►

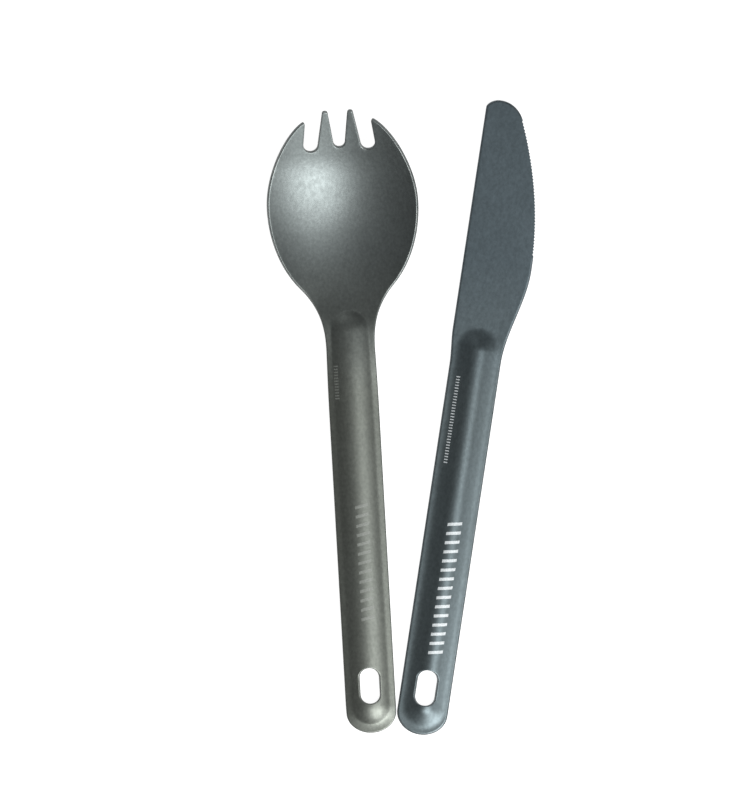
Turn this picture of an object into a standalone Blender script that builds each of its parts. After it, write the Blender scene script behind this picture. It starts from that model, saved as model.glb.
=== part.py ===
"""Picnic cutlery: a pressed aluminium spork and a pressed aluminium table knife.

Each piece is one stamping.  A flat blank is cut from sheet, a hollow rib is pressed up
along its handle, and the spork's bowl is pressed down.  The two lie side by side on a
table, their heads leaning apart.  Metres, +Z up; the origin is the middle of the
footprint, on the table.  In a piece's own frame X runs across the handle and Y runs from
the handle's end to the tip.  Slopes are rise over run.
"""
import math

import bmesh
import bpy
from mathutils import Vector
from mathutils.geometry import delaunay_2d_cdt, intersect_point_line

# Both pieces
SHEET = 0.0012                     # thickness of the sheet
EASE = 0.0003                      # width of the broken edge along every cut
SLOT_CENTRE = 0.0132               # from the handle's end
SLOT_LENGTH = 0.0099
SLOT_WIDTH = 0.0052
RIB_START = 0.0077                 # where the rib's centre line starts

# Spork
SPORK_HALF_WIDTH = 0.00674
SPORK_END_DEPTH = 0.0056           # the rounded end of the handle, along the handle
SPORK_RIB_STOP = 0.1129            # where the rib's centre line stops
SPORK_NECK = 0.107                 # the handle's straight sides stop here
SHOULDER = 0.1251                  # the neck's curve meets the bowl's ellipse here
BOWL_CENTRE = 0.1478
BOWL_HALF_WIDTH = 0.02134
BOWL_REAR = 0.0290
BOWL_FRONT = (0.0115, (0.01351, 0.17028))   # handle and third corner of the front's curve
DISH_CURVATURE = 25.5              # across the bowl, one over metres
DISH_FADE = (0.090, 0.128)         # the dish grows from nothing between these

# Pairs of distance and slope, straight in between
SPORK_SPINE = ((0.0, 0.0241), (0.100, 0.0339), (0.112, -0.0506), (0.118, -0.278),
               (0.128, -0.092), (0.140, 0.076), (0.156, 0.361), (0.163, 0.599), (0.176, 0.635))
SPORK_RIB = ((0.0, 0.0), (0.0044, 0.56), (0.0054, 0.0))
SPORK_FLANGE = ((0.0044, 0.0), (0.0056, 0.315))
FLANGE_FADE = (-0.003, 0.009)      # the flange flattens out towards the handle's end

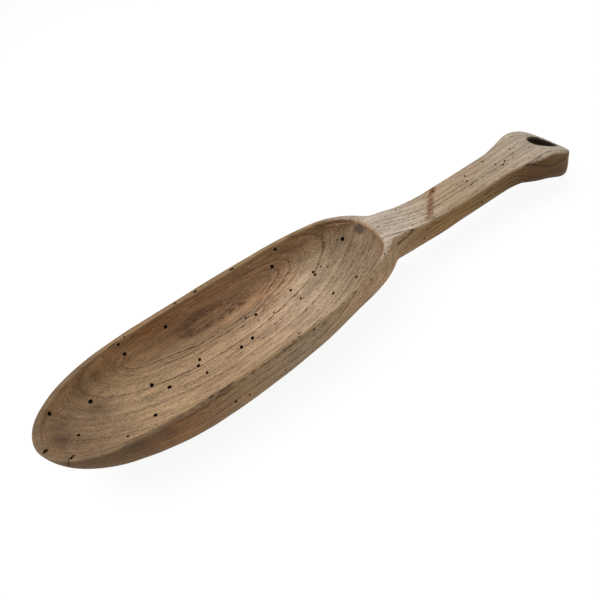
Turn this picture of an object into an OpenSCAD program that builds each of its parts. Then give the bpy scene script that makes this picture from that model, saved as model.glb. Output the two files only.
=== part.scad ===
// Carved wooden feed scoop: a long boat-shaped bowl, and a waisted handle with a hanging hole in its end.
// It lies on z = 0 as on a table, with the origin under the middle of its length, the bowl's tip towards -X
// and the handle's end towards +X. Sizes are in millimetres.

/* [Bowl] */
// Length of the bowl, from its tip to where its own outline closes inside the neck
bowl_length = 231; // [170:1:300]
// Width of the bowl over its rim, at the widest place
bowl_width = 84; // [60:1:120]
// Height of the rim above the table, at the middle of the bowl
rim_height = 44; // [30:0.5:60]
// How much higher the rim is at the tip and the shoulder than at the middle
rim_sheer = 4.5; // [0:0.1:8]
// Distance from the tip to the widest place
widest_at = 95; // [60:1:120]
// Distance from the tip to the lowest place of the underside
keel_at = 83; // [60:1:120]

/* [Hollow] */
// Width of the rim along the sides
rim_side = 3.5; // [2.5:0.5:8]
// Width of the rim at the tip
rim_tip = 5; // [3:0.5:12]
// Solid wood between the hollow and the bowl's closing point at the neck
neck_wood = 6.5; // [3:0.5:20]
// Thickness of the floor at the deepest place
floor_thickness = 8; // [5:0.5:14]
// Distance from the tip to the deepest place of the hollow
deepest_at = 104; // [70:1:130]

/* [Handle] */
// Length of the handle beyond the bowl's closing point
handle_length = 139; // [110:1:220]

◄

Reproduce each record shown above without altering a single word.

Finished exercise:
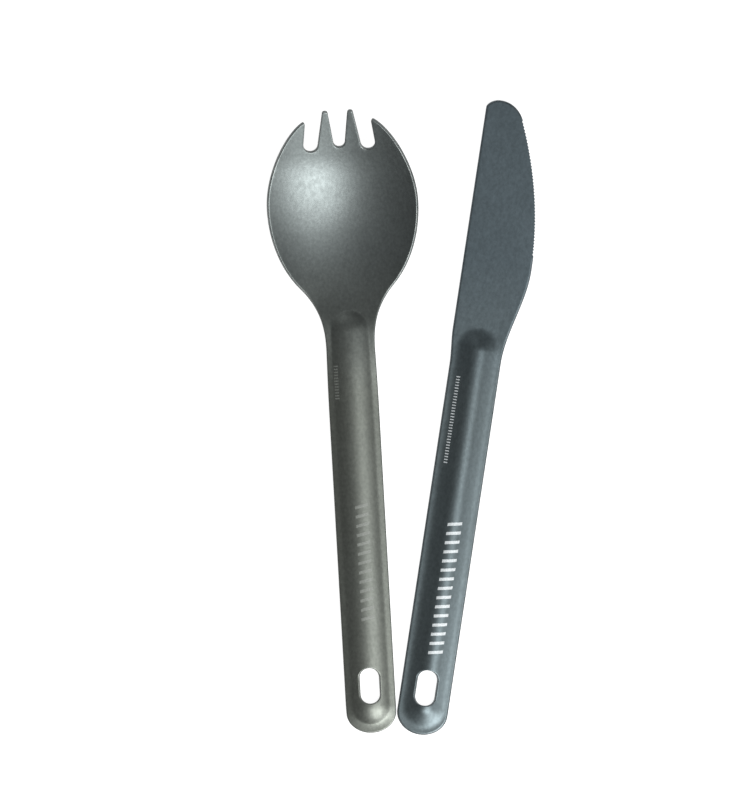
Turn this picture of an object into a standalone Blender script that builds each of its parts. After it, write the Blender scene script behind this picture. It starts from that model, saved as model.glb.
=== part.py ===
"""Picnic cutlery: a pressed aluminium spork and a pressed aluminium table knife.

Each piece is one stamping.  A flat blank is cut from sheet, a hollow rib is pressed up
along its handle, and the spork's bowl is pressed down.  The two lie side by side on a
table, their heads leaning apart.  Metres, +Z up; the origin is the middle of the
footprint, on the table.  In a piece's own frame X runs across the handle and Y runs from
the handle's end to the tip.  Slopes are rise over run.
"""
import math

import bmesh
import bpy
from mathutils import Vector
from mathutils.geometry import delaunay_2d_cdt, intersect_point_line

# Both pieces
SHEET = 0.0012                     # thickness of the sheet
EASE = 0.0003                      # width of the broken edge along every cut
SLOT_CENTRE = 0.0132               # from the handle's end
SLOT_LENGTH = 0.0099
SLOT_WIDTH = 0.0052
RIB_START = 0.0077                 # where the rib's centre line starts

# Spork
SPORK_HALF_WIDTH = 0.00674
SPORK_END_DEPTH = 0.0056           # the rounded end of the handle, along the handle
SPORK_RIB_STOP = 0.1129            # where the rib's centre line stops
SPORK_NECK = 0.107                 # the handle's straight sides stop here
SHOULDER = 0.1251                  # the neck's curve meets the bowl's ellipse here
BOWL_CENTRE = 0.1478
BOWL_HALF_WIDTH = 0.02134
BOWL_REAR = 0.0290
BOWL_FRONT = (0.0115, (0.01351, 0.17028))   # handle and third corner of the front's curve
DISH_CURVATURE = 25.5              # across the bowl, one over metres
DISH_FADE = (0.090, 0.128)         # the dish grows from nothing between these

# Pairs of distance and slope, straight in between
SPORK_SPINE = ((0.0, 0.0241), (0.100, 0.0339), (0.112, -0.0506), (0.118, -0.278),
               (0.128, -0.092), (0.140, 0.076), (0.156, 0.361), (0.163, 0.599), (0.176, 0.635))
SPORK_RIB = ((0.0, 0.0), (0.0044, 0.56), (0.0054, 0.0))
SPORK_FLANGE = ((0.0044, 0.0), (0.0056, 0.315))
FLANGE_FADE = (-0.003, 0.009)      # the flange flattens out towards the handle's end

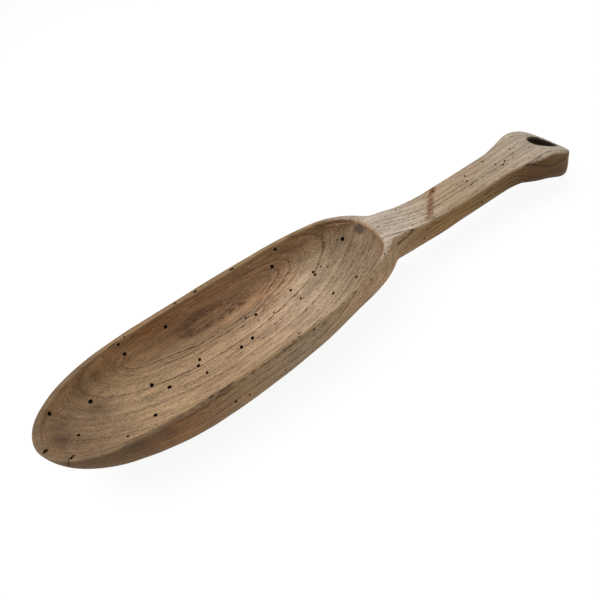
Turn this picture of an object into an OpenSCAD program that builds each of its parts. Then give the bpy scene script that makes this picture from that model, saved as model.glb. Output the two files only.
=== part.scad ===
// Carved wooden feed scoop: a long boat-shaped bowl, and a waisted handle with a hanging hole in its end.
// It lies on z = 0 as on a table, with the origin under the middle of its length, the bowl's tip towards -X
// and the handle's end towards +X. Sizes are in millimetres.

/* [Bowl] */
// Length of the bowl, from its tip to where its own outline closes inside the neck
bowl_length = 231; // [170:1:300]
// Width of the bowl over its rim, at the widest place
bowl_width = 84; // [60:1:120]
// Height of the rim above the table, at the middle of the bowl
rim_height = 44; // [30:0.5:60]
// How much higher the rim is at the tip and the shoulder than at the middle
rim_sheer = 4.5; // [0:0.1:8]
// Distance from the tip to the widest place
widest_at = 95; // [60:1:120]
// Distance from the tip to the lowest place of the underside
keel_at = 83; // [60:1:120]

/* [Hollow] */
// Width of the rim along the sides
rim_side = 3.5; // [2.5:0.5:8]
// Width of the rim at the tip
rim_tip = 5; // [3:0.5:12]
// Solid wood between the hollow and the bowl's closing point at the neck
neck_wood = 6.5; // [3:0.5:20]
// Thickness of the floor at the deepest place
floor_thickness = 8; // [5:0.5:14]
// Distance from the tip to the deepest place of the hollow
deepest_at = 104; // [70:1:130]

/* [Handle] */
// Length of the handle beyond the bowl's closing point
handle_length = 139; // [110:1:220]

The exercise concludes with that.